[sbe-eas] Interesting Dissertation on EAS

Stephen Weber srweber at nvbell.net
Fri Jan 7 18:35:31 EST 2011


IMHO, this dissertation should be required reading for all officials at DoHS, FEMA, and the FCC.

Steve
From: Rob Dale
Date: Friday, January 07, 2011 3:06 PM
To: SBE EAS Exchange - a mail list for discussion about the Emergency AlertSystem and other emergency communication issues.
Subject: [sbe-eas] Interesting Dissertation on EAS


http://tinyurl.com/eas-dissert

EFFICIENCY OF THE EMERGENCY ALERT SYSTEM

by Rita Marie Kepner, Ph.D.
Washington State University
December 2010

Scholars, emergency workers, and the general public have noted failures in
disaster communication over the last decade.
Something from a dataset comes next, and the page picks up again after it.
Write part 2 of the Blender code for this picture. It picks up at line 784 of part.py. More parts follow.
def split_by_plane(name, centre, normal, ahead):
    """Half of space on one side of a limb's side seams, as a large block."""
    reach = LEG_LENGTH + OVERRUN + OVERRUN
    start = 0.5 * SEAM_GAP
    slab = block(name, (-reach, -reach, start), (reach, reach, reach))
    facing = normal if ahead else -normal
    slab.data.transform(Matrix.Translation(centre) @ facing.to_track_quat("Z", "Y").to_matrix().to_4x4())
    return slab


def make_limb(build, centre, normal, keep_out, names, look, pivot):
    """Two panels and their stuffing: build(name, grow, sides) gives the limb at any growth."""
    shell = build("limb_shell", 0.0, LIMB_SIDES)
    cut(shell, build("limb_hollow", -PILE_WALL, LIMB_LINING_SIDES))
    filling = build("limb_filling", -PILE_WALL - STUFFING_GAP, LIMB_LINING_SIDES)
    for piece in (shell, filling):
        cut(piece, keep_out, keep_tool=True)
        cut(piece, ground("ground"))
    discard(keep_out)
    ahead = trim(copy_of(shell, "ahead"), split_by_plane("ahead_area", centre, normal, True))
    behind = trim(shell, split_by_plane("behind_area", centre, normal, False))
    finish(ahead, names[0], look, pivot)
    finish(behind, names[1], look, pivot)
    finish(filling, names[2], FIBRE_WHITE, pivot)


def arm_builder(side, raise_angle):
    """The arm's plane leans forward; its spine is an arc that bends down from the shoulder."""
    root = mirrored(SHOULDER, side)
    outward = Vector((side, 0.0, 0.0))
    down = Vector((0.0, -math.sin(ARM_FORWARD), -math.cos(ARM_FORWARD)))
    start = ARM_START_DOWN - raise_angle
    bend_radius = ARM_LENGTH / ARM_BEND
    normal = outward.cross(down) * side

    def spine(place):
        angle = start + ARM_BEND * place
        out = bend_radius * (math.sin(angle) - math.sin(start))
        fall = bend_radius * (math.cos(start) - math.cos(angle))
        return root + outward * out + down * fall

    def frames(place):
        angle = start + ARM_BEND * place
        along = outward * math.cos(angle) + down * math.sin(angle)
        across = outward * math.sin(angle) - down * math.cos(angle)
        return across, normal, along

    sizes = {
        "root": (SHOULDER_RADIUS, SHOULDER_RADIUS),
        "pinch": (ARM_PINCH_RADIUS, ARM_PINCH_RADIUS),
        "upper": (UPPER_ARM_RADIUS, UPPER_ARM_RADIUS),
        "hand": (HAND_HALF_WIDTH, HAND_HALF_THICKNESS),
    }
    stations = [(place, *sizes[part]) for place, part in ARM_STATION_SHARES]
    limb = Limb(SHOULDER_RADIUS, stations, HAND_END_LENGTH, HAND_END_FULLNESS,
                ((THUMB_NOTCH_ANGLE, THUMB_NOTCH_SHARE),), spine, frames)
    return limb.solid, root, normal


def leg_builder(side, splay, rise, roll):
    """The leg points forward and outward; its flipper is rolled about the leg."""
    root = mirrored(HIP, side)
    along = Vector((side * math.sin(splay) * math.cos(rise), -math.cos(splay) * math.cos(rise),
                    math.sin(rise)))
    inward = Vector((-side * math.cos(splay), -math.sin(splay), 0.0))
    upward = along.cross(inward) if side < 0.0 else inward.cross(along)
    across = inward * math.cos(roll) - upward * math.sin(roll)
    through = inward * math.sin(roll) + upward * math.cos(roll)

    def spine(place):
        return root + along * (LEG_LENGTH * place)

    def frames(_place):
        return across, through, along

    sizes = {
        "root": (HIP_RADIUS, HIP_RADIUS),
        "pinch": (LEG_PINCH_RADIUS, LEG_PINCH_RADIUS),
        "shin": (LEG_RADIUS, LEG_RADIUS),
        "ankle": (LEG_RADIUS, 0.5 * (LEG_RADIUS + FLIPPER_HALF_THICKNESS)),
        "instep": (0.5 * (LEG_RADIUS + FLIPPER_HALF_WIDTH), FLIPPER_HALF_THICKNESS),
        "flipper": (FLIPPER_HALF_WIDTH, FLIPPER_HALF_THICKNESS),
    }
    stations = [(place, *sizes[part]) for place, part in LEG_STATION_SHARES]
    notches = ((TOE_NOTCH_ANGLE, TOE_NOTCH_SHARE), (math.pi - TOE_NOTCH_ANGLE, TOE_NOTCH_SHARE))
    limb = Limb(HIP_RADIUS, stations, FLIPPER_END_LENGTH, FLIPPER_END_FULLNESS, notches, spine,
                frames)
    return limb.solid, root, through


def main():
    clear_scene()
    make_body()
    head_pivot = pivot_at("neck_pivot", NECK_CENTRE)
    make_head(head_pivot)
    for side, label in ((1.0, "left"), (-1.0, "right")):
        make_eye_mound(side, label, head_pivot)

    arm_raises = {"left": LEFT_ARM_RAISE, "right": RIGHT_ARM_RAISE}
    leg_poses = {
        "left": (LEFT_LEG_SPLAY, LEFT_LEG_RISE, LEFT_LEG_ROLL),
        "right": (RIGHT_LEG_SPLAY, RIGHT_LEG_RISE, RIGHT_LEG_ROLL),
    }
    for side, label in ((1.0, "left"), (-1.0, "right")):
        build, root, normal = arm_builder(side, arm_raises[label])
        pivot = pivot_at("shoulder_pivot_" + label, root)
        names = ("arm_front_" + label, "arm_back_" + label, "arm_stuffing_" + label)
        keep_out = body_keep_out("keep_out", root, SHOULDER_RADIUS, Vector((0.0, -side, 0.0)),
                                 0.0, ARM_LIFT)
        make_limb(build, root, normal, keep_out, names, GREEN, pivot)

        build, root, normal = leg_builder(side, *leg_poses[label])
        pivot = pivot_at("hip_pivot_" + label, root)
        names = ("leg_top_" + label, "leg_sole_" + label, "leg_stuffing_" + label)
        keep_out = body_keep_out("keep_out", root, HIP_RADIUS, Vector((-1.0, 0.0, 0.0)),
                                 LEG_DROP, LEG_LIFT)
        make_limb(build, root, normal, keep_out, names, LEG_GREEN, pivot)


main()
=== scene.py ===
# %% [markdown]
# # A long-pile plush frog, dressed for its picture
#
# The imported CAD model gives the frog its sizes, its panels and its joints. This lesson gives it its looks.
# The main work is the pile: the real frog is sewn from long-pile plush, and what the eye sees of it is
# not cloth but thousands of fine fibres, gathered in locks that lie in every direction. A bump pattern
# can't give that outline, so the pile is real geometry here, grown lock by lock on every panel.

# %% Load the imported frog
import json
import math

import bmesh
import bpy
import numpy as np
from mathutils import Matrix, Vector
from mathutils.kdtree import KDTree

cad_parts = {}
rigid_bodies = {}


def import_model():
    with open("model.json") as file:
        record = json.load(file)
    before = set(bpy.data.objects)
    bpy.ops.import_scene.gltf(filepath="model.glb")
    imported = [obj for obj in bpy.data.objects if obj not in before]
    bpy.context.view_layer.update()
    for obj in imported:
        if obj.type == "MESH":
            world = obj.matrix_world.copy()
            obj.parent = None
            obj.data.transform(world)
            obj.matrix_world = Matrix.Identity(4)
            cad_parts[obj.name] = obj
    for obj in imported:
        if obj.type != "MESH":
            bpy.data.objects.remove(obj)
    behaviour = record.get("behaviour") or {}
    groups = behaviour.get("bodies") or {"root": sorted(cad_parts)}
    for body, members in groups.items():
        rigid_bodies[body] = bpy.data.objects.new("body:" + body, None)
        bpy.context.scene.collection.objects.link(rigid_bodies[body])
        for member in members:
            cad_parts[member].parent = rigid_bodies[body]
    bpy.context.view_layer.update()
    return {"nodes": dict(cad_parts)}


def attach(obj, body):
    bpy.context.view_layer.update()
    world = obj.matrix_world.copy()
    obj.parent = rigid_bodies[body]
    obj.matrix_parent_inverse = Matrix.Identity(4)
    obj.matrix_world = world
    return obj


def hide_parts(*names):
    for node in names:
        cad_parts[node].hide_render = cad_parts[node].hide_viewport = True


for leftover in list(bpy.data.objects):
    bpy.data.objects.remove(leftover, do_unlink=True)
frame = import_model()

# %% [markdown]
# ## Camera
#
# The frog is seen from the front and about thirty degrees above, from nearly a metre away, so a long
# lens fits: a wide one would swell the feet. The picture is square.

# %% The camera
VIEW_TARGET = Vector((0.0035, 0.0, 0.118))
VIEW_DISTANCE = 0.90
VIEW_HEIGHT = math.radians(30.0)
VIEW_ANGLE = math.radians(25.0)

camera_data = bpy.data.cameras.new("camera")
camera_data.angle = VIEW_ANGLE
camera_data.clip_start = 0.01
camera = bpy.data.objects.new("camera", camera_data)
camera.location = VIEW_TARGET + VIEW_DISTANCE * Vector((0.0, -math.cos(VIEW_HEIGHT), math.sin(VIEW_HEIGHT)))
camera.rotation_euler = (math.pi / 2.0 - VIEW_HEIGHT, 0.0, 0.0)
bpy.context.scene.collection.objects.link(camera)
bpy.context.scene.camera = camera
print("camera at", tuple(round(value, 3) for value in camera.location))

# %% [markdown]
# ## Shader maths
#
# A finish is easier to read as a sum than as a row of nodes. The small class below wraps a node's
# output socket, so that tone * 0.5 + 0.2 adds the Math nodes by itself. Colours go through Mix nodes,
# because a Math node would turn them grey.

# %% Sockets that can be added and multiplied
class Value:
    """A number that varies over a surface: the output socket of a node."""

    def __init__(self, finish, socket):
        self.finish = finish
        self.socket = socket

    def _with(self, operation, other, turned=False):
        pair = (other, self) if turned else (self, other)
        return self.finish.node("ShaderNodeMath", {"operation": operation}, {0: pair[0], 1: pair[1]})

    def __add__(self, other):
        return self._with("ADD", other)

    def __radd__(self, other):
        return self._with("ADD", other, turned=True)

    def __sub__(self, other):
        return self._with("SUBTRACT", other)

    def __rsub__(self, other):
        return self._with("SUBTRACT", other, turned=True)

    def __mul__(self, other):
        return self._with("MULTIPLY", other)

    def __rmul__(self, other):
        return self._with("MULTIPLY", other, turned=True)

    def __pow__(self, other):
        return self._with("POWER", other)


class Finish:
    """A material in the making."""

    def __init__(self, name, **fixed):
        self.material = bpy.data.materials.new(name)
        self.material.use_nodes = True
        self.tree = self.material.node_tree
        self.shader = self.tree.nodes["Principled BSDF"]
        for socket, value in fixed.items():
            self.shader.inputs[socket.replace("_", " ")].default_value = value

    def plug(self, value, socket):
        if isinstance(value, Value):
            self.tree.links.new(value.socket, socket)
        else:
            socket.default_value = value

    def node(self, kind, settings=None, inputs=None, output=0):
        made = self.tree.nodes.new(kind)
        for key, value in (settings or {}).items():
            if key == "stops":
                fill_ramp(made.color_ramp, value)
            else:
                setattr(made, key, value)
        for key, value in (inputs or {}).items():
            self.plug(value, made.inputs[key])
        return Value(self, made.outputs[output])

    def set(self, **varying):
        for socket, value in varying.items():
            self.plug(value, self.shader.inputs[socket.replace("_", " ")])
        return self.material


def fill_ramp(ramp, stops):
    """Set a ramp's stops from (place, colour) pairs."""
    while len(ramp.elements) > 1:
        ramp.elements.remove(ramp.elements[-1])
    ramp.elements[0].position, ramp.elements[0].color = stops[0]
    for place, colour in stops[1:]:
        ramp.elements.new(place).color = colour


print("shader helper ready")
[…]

Communication breakdowns
following catastrophic events have been categorized, defined and studied
in a variety of ways most often focusing on the effectiveness of the
communication - do people take the right actions? But what about the
efficiency of the system - do people actually receive the communication?
This study focused on one narrow type of disaster communication: disaster
warnings as embodied in the emergency alert system (EAS). Inspired by
reports of some unrelayed EAS warnings, this researcher explored the
efficiency of the EAS by using in-depth interviews with EAS technicians
from western states to seek understanding of why some urgent warnings have
not been relayed. The introduction and review of the literature indicate
that some EAS messages have not been relayed as one might expect, and
people have been seriously injured and in some cases, deaths have
occurred. The design of this dissertation study was guided by a basic
communication model and Kantian Capitalism theory. These perspectives
suggest broadcasters would consistently relay warnings such as "tsunami
coming; run now" even though, in our capitalistic system, the broadcast
time is costly.

Study results indicate that the federally regulated EAS system is
inefficient for a variety of reasons, including the cost of broadcast
time. Evidence shows that the EAS will remain inefficient in spite of or
perhaps because of ongoing complex Kantian Capitalistic efforts now
underway. Making dire warnings mandatory would improve efficiency.
Required training and agreed upon criteria could improve efficiency. New
technology with common protocol can improve efficiency, for some. However,
there is a lack of strong leadership at the national, state, and local
levels and that leadership continues to be challenged by constitutional
issues and the structure the broadcast corporations in our U.S. public
warning system. Results of this study provide opportunity for further
research and challenges for public policy development.